Write out the data below in full. Keep it exact.
########################################
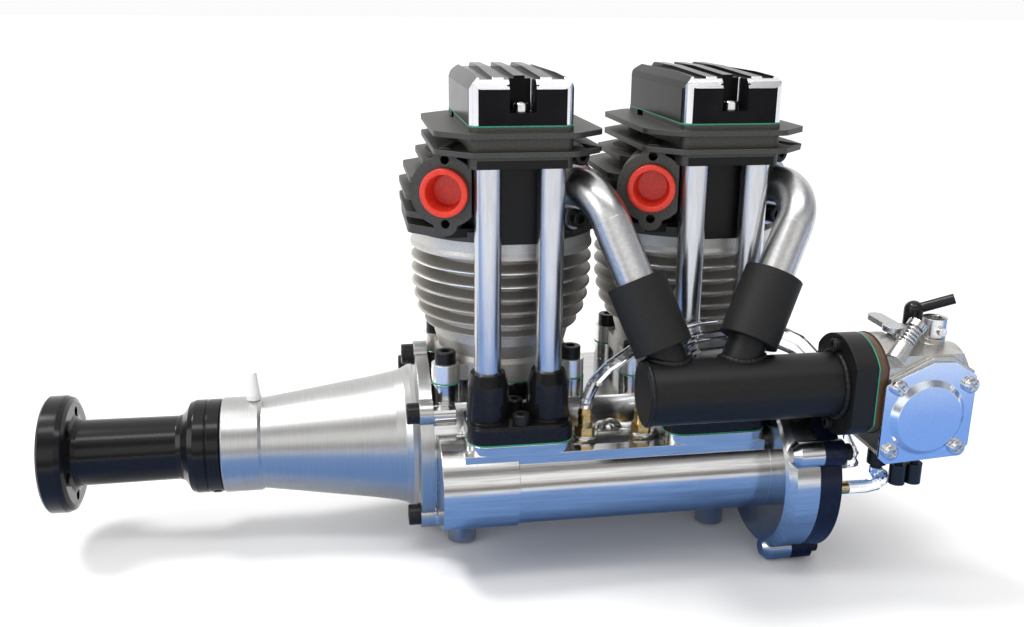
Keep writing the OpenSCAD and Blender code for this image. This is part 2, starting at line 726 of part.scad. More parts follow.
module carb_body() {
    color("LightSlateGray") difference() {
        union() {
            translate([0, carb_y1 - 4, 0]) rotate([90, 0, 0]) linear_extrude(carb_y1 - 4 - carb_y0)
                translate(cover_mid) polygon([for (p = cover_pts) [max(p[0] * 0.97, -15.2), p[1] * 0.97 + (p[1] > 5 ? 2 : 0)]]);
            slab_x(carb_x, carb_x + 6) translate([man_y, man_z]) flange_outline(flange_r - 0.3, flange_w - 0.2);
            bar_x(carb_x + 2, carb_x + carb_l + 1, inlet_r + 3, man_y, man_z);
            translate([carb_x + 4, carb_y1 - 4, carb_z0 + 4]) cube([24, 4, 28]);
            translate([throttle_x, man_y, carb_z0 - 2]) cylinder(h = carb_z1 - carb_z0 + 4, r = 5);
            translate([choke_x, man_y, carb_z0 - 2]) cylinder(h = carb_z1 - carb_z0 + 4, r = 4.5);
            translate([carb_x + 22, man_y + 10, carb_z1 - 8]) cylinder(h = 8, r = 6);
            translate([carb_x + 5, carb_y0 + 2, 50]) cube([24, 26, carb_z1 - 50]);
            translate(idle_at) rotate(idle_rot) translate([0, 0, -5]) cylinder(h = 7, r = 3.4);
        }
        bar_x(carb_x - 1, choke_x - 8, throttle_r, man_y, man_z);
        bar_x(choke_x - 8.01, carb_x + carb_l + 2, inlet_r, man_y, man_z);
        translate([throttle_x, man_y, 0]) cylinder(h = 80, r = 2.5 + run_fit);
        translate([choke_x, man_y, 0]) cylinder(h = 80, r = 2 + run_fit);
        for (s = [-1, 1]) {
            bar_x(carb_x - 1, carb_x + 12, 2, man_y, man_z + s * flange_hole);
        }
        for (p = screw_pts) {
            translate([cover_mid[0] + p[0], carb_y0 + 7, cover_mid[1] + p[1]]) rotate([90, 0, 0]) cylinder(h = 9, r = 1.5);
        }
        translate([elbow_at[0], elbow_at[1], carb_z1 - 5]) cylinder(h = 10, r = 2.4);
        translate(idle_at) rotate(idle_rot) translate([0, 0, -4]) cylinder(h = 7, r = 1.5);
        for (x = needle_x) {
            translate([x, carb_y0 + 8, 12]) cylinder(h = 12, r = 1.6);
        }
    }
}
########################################
RESPONSE TO THIS TASK |
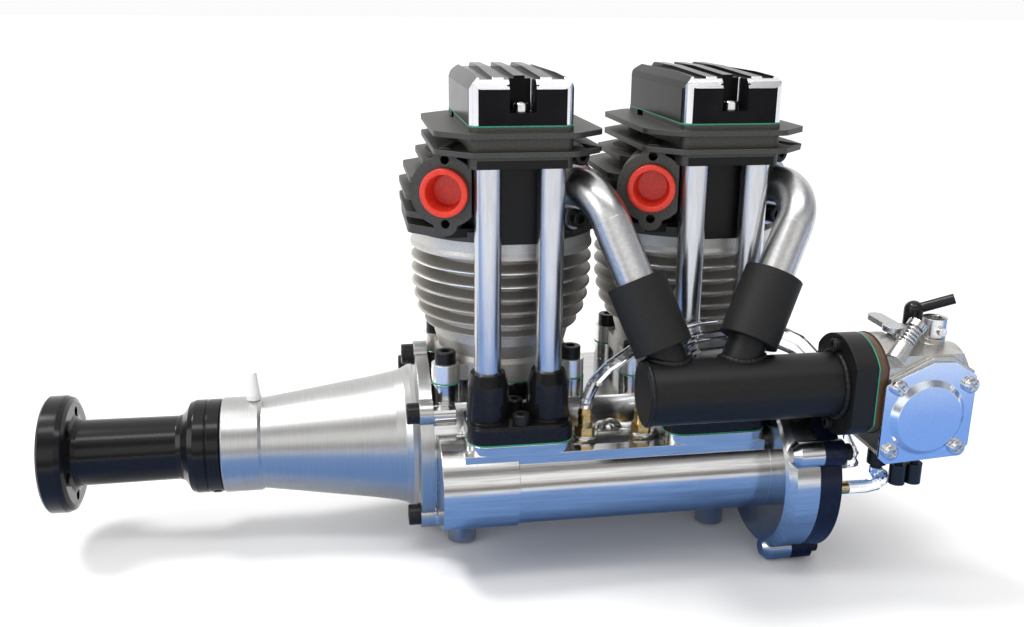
Keep writing the OpenSCAD and Blender code for this image. This is part 2, starting at line 726 of part.scad. More parts follow.
module carb_body() {
    color("LightSlateGray") difference() {
        union() {
            translate([0, carb_y1 - 4, 0]) rotate([90, 0, 0]) linear_extrude(carb_y1 - 4 - carb_y0)
                translate(cover_mid) polygon([for (p = cover_pts) [max(p[0] * 0.97, -15.2), p[1] * 0.97 + (p[1] > 5 ? 2 : 0)]]);
            slab_x(carb_x, carb_x + 6) translate([man_y, man_z]) flange_outline(flange_r - 0.3, flange_w - 0.2);
            bar_x(carb_x + 2, carb_x + carb_l + 1, inlet_r + 3, man_y, man_z);
            translate([carb_x + 4, carb_y1 - 4, carb_z0 + 4]) cube([24, 4, 28]);
            translate([throttle_x, man_y, carb_z0 - 2]) cylinder(h = carb_z1 - carb_z0 + 4, r = 5);
            translate([choke_x, man_y, carb_z0 - 2]) cylinder(h = carb_z1 - carb_z0 + 4, r = 4.5);
            translate([carb_x + 22, man_y + 10, carb_z1 - 8]) cylinder(h = 8, r = 6);
            translate([carb_x + 5, carb_y0 + 2, 50]) cube([24, 26, carb_z1 - 50]);
            translate(idle_at) rotate(idle_rot) translate([0, 0, -5]) cylinder(h = 7, r = 3.4);
        }
        bar_x(carb_x - 1, choke_x - 8, throttle_r, man_y, man_z);
        bar_x(choke_x - 8.01, carb_x + carb_l + 2, inlet_r, man_y, man_z);
        translate([throttle_x, man_y, 0]) cylinder(h = 80, r = 2.5 + run_fit);
        translate([choke_x, man_y, 0]) cylinder(h = 80, r = 2 + run_fit);
        for (s = [-1, 1]) {
            bar_x(carb_x - 1, carb_x + 12, 2, man_y, man_z + s * flange_hole);
        }
        for (p = screw_pts) {
            translate([cover_mid[0] + p[0], carb_y0 + 7, cover_mid[1] + p[1]]) rotate([90, 0, 0]) cylinder(h = 9, r = 1.5);
        }
        translate([elbow_at[0], elbow_at[1], carb_z1 - 5]) cylinder(h = 10, r = 2.4);
        translate(idle_at) rotate(idle_rot) translate([0, 0, -4]) cylinder(h = 7, r = 1.5);
        for (x = needle_x) {
            translate([x, carb_y0 + 8, 12]) cylinder(h = 12, r = 1.6);
        }
    }
}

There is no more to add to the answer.